For all the attacks on black American and coloured American communities over the decades, and especially over the recent four years, the advance of Kamala Harris as the next vice president of the United States will inject new life to that old dictum of America being a land of opportunities.
Kamala Harris is the first women vice president and the first coloured vice president.
Her mother Shymala Gopalan, born in Chennai, Madras, came to the US as a 19-year-old in 1958 to study at Berkeley.
The scientist married an economist, Donald Harris, from Jamaica.
Back in 1958, it was unheard of for Indian families to support the education of the daughters by sending them abroad.
Young Gopalan was not only a pioneer for this but also for marrying outside Indian arranged marriages.
Bolger's advice to keep an eye on Kamala Harris is more pertinent now, as the next four years unfold, than when he noted this advice early this year.
The Donald may have lost but it will serve us well to keep an eye on him and that massive support base he has generated.
It's a support base that reverberates globally and legitimising similar fascist movements.

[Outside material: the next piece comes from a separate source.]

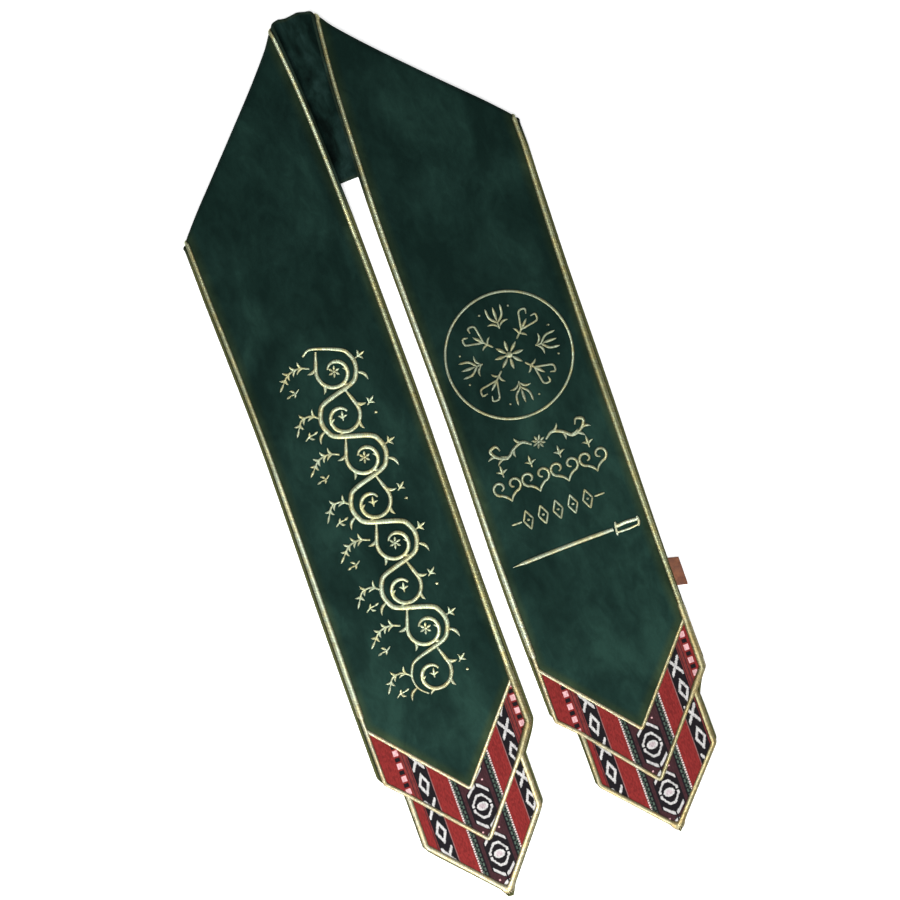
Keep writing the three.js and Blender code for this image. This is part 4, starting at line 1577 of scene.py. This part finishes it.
def velvet(name, tones, cloud_size, rim, blend, lighter_down=0.0):
    """Velvet with a cloudy nap of three tones. The rim colour covers or tints it near the edge, where on
    the front velvet it is a painted warm reflection of the gold, and painted light can make it lighter
    towards the arrow ends and darker towards the neck."""
    settings = {"Roughness": 0.85, "Specular IOR Level": 0.05, **VELVET_SHEEN}
    made, tree, shader, vector = material(name, settings)
    nap = node(tree, "ShaderNodeGroup", {"node_tree": NAP}, Vector=vector, Cloud_Size=cloud_size).outputs
    y = Field(tree, node(tree, "ShaderNodeSeparateXYZ", Vector=vector).outputs["Y"])
    # Painted light and shade along the panels: lighter towards the arrow ends, darker towards the neck.
    cloud = Field(tree, nap["Cloud"]) - (y - PAINTED_LIGHT_MIDDLE) * lighter_down
    pile = Field(tree, nap["Pile"])
    colour = ramp(tree, cloud, [*zip((0.36, 0.5, 0.66), tones)])
    colour = mixed(tree, attribute(tree, "rim"), colour, rim, blend)
    feed(tree, shader, Base_Color=dimmed(tree, colour, pile * 0.7 + 0.65))
    bumped(tree, shader, pile, 0.0004, 0.7)
    return made


# Where the gold starts to look warmer towards the arrow ends, in metres, and its tint there.
WARM_GOLD = {"from": -0.185, "to": -0.235, "tint": (0.87, 0.745, 0.69)}

# The painted shade of gold thread by how far it has come up out of the cloth: dark and brown low down,
# where it dives in, and full at its ridge.
PAINTED_SHADE_GOLD = ((0.3, (0.16, 0.13, 0.07)), (0.62, (0.55, 0.52, 0.45)), (0.9, (1, 1, 1)))

# The painted light and shade of gold thread along its lines: it gets darker and browner where less light is
# painted.
PAINTED_LIGHT_GOLD = ((0.4, (0.455, 0.425, 0.31)), (0.7, (0.74, 0.72, 0.61)), (1.0, (1.0, 1.0, 1.0)))

# The hue of gold thread drifts between these two tints.
HUE_DRIFT = ((0.36, (1.08, 0.985, 0.80)), (0.56, (0.965, 1.01, 1.03)))


def gold(name, deep, bright, lean):
    """Gold thread with a painted shade, dark and brown, where it dives into the cloth, and painted light
    and shade along its lines. Lean moves the painted bright ridge to one side of a line."""
    made, tree, shader, vector = material(name, {"Metallic": 0.8})
    twist = node(tree, "ShaderNodeGroup", {"node_tree": TWIST}, Vector=vector, Lean=lean).outputs
    y = Field(tree, node(tree, "ShaderNodeSeparateXYZ", Vector=vector).outputs["Y"])
    towards_end = (y - WARM_GOLD["from"]) / (WARM_GOLD["to"] - WARM_GOLD["from"])
    colour = ramp(tree, twist["Tone"], ((0.15, deep), (0.75, bright)))
    tints = (
        (twist["Crest"], PAINTED_SHADE_GOLD),
        (twist["Shine"], PAINTED_LIGHT_GOLD),
        (towards_end, ((0.0, (1.0, 1.0, 1.0)), (1.0, WARM_GOLD["tint"]))),
        (noise(tree, vector, 110.0, 2.0, 0.6), HUE_DRIFT),
    )
    for factor, stops in tints:
        colour = mixed(tree, 1.0, colour, ramp(tree, factor, stops), "MULTIPLY")
    fleck = Field(tree, twist["Fleck"])
    feed(tree, shader, Base_Color=colour, Roughness=fleck * 0.25 + 0.25)
    bumped(tree, shader, fleck, 0.00015, 0.5)
    return made


def woven(name, eye_x, eye_y, skew):
    """Woven cloth whose pattern is centred on an eye, given in the drawing's millimetres."""
    settings = {"Roughness": 0.82, "Specular IOR Level": 0.08, "Sheen Weight": 0.01}
    made, tree, shader, vector = material(name, settings)
    eye = metres(np.array([eye_x, eye_y, 0.0]))
    centred = scaled(tree, vector, location=(-eye[0], -eye[1], 0))
    weave = node(tree, "ShaderNodeGroup", {"node_tree": WEAVE}, Vector=centred, Skew=skew).outputs
    fuzz = noise(tree, vector, 1800.0, 2.0, 0.7)
    feed(tree, shader, Base_Color=mixed(tree, fuzz * 0.05, weave["Color"], (0.12, 0.06, 0.06)))
    bumped(tree, shader, Field(tree, weave["Relief"]) * 0.8 + fuzz * 0.2, 0.0003, 0.8)
    return made


LEATHER_BROWNS = ((0.3, (0.066, 0.018, 0.006)), (0.5, (0.118, 0.036, 0.012)), (0.7, (0.175, 0.060, 0.022)))


def leather(name):
    made, tree, shader, vector = material(name, {"Specular IOR Level": 0.35})
    cells = Field(tree, node(tree, "ShaderNodeTexVoronoi", Vector=vector, Scale=1500.0).outputs["Distance"])
    drift = noise(tree, vector, 160.0, 4.0, 0.6)
    pores = (cells * 0.5 + 0.72).worked("MINIMUM", 1.0)
    colour = dimmed(tree, ramp(tree, drift, LEATHER_BROWNS), pores)
    feed(tree, shader, Base_Color=colour, Roughness=drift * 0.3 + 0.42)
    bumped(tree, shader, cells + drift * 0.5, 0.0002, 0.6)
    return made


VELVET_TONES = ((0.0026, 0.0108, 0.0084), (0.0052, 0.0180, 0.0140), (0.0102, 0.0315, 0.0240))
# The backing's tones lie far apart, and its large dark and light clouds are painted fold shade on the neck.
BACKING_TONES_AND_FOLD_SHADE = ((0.0006, 0.0034, 0.0026), (0.0040, 0.0140, 0.0112), (0.0125, 0.0320, 0.0280))
# The front velvet: its rim colour is a painted warm reflection of the gold beside it, and painted light
# makes it lighter towards the arrow ends.
VELVET_FINISH = velvet("green_velvet", VELVET_TONES, cloud_size=20.0, rim=(2.4, 1.3, 0.82),
                       blend="MULTIPLY", lighter_down=0.20)
BACKING_FINISH = velvet("backing_velvet", BACKING_TONES_AND_FOLD_SHADE, cloud_size=52.0, rim=(0.056, 0.060, 0.022),
                        blend="MIX")
# The edging's lean puts the painted highlight of its gold towards one side of each line.
EDGE_GOLD = gold("gold_edging_thread", deep=(0.535, 0.56, 0.37), bright=(0.865, 0.92, 0.73), lean=0.2)
STITCH_GOLD = gold("gold_embroidery_thread", deep=(0.46, 0.48, 0.29), bright=(0.79, 0.85, 0.62), lean=0.0)
FINE_GOLD = gold("fine_gold_thread", deep=(0.285, 0.30, 0.175), bright=(0.53, 0.575, 0.42), lean=0.0)
WEAVES = {
    "left": woven("left_woven_cloth", eye_x=-78.2, eye_y=-306.4, skew=0.0),
    "right": woven("right_woven_cloth", eye_x=82.8, eye_y=-305.6, skew=0.03),
}
LEATHER = leather("brown_leather")


# Pieces.
def dress(made, finish, slot, *nodes):
    """Gives a finished piece its material and its place in the frame."""
    if not made.data.materials:
        made.data.materials.append(finish)
    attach(made, "root")
    if nodes:
        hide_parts(*nodes)
    return made


backing_piece = dress(backing(), BACKING_FINISH, "backing_cloth", "backing")
velvet_piece = dress(velvet_front(), VELVET_FINISH, "velvet", "velvet_front")
edging_piece = dress(edge_cord(EDGE_GOLD), EDGE_GOLD, "gold_thread", "edge_cord")
dress(label(), LEATHER, "label_leather", "label")

BANDS = {
    "upper": {"half": VELVET_HALF_WIDTH, "top_line": "velvet", "bottom_line": "first", "top_height": 2.35},
    "lower": {"half": 54.0, "top_line": "first", "bottom_line": "second", "top_height": 1.95},
}
CORDS = {"v": v_cord, "tip": tip_cord}

cords, bands = [], []
for side, panel in PANELS.items():
    for level, measures in BANDS.items():
        band = woven_band(f"{side}_{level}_weave", panel, **measures)
        bands.append(dress(band, WEAVES[side], "woven_cloth", f"{side}_{level}_band"))
    for line_name, corded in CORDS.items():
        cord = corded(f"{side}_{line_name}_edging", panel, EDGE_GOLD)
        cords.append(dress(cord, EDGE_GOLD, "gold_thread", f"{side}_{line_name}_cord"))

# Each piece of embroidery: its name, its panel, its strokes, its thread and its seed.
NEEDLEWORK = (
    ("left_vine", LEFT, vine_strokes(), STITCH_GOLD, 21),
    ("right_roundel", RIGHT, roundel_strokes(), FINE_GOLD, 22),
    ("right_rows", RIGHT, garland() + scroll_row() + lozenge_row(), FINE_GOLD, 23),
    ("right_sabre", RIGHT, sabre_strokes(), EDGE_GOLD, 24),
)
embroidery = [dress(embroidered(*work), work[3], "gold_thread") for work in NEEDLEWORK]


# The studio.
PHOTO = {"turn": 19.6, "middle": (0.9, 2.5, 0.0), "width": 0.8036, "camera_height": 2.2}
FLOOR = {"reach": 4, "height": -0.0004}

# Each light: its place, the point that it faces, its side and its power in watts.
LIGHTS = (
    ("key", (-0.6, -0.9, 2.3), (0, -0.25, 0), 2.0, 39),
    ("fill", (1.2, 0.9, 1.7), (0, 0.1, 0), 1.4, 8),
    ("low", (-0.5, -1.0, 0.7), (0, -0.34, 0), 0.7, 27),
)


def set_up(name, data, place, turns):
    """Puts a camera or a lamp in its place."""
    made = new_object(name, data)
    made.location = place
    made.rotation_euler = turns
    return made


def lamp_turns(place, target):
    """The turns that point a lamp at a target."""
    x, y, z = np.array(target) - np.array(place)
    return math.atan2(math.hypot(x, y), -z), 0, math.atan2(y, x) - math.pi / 2


def studio():
    """A pale floor, soft light from large panels, and a camera straight above, turned as in the photo."""
    reach = FLOOR["reach"]
    corners = [(reach * x, reach * y, FLOOR["height"]) for x, y in ((-1, -1), (1, -1), (1, 1), (-1, 1))]
    floor = new_object("floor", new_mesh("floor", corners, [(0, 1, 2, 3)]))
    glow = {"Emission Color": (1.0, 1.0, 0.995, 1), "Emission Strength": 0.45}
    surface = material("pale_floor", {"Base Color": (0.96, 0.96, 0.955, 1), "Roughness": 0.9, **glow})
    floor.data.materials.append(surface[0])

    lens = bpy.data.cameras.new("camera")
    lens.sensor_width = 36
    lens.lens = lens.sensor_width * PHOTO["camera_height"] / PHOTO["width"]
    middle = metres(np.array(PHOTO["middle"]))
    place = (middle[0], middle[1], PHOTO["camera_height"])
    bpy.context.scene.camera = set_up("camera", lens, place, (0, 0, -math.radians(PHOTO["turn"])))

    for name, place, target, side, power in LIGHTS:
        lamp = bpy.data.lights.new(name, "AREA")
        lamp.shape = "SQUARE"
        lamp.size = side
        lamp.energy = power
        set_up(name, lamp, place, lamp_turns(place, target))

    world = bpy.data.worlds.new("studio")
    world.use_nodes = True
    sky = world.node_tree.nodes["Background"].inputs
    sky["Color"].default_value = (0.95, 0.97, 1.0, 1)
    sky["Strength"].default_value = 0.33
    bpy.context.scene.world = world
    bpy.context.scene.view_settings.view_transform = "Standard"


studio()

Including, here in New Zealand.
It's useful to remember that, historically, the Republicans have always dog-whistled issues like immigration and race.
The brazen Trumpian politics saw him directly fracking these issues.
Given the broken boundaries the American socio-political landscape now poses a different and more challenging problem to the Biden Administration.
Meanwhile, back here on the Kāpiti Coast, as part of our next 2021-2041 Long Term Plan, councillors are going through a number of workshops to consider what we need to do to rest our existing LTP to respond to our own challenges.
In a parallel move, and before we go though the formal consultation process, council has launched the What Matters Most campaign.
Asking four leading question to get a general insight on the collective 'public mind'.
Over the weeks these questions will be rolled out:
1. What matters most in your community as we navigate our way through this global pandemic?
2. What matters most as we continue to experience growth across the region?
3. What matters most as we plan for Kapiti's future?
4. What matters most in your neighbourhood?
On the question of what is happening to us as a community one thing has been highlighted to me recently when I invited staff from the Salvation Army to brief us on the housing situation.
The staff, at the coal face of an ever unfolding crisis said this: "In Kāpiti the availability of affordable housing and crisis accommodation is at a crisis point. We are deeply concerned, especially as we head towards Christmas, about the lack of crisis accommodation for individuals and families who are facing homelessness."
The Salvation Army is a highly committed social organisation with empathetic staff working in the coalface of community want, deprivation and misery.
The concerns they have flagged over what is impending come Christmas are serious. I have communicated these concerns to MSD Central Regional Commissioner Katie Brosnahan.
The housing problem is the visible face of significant underlying social problems.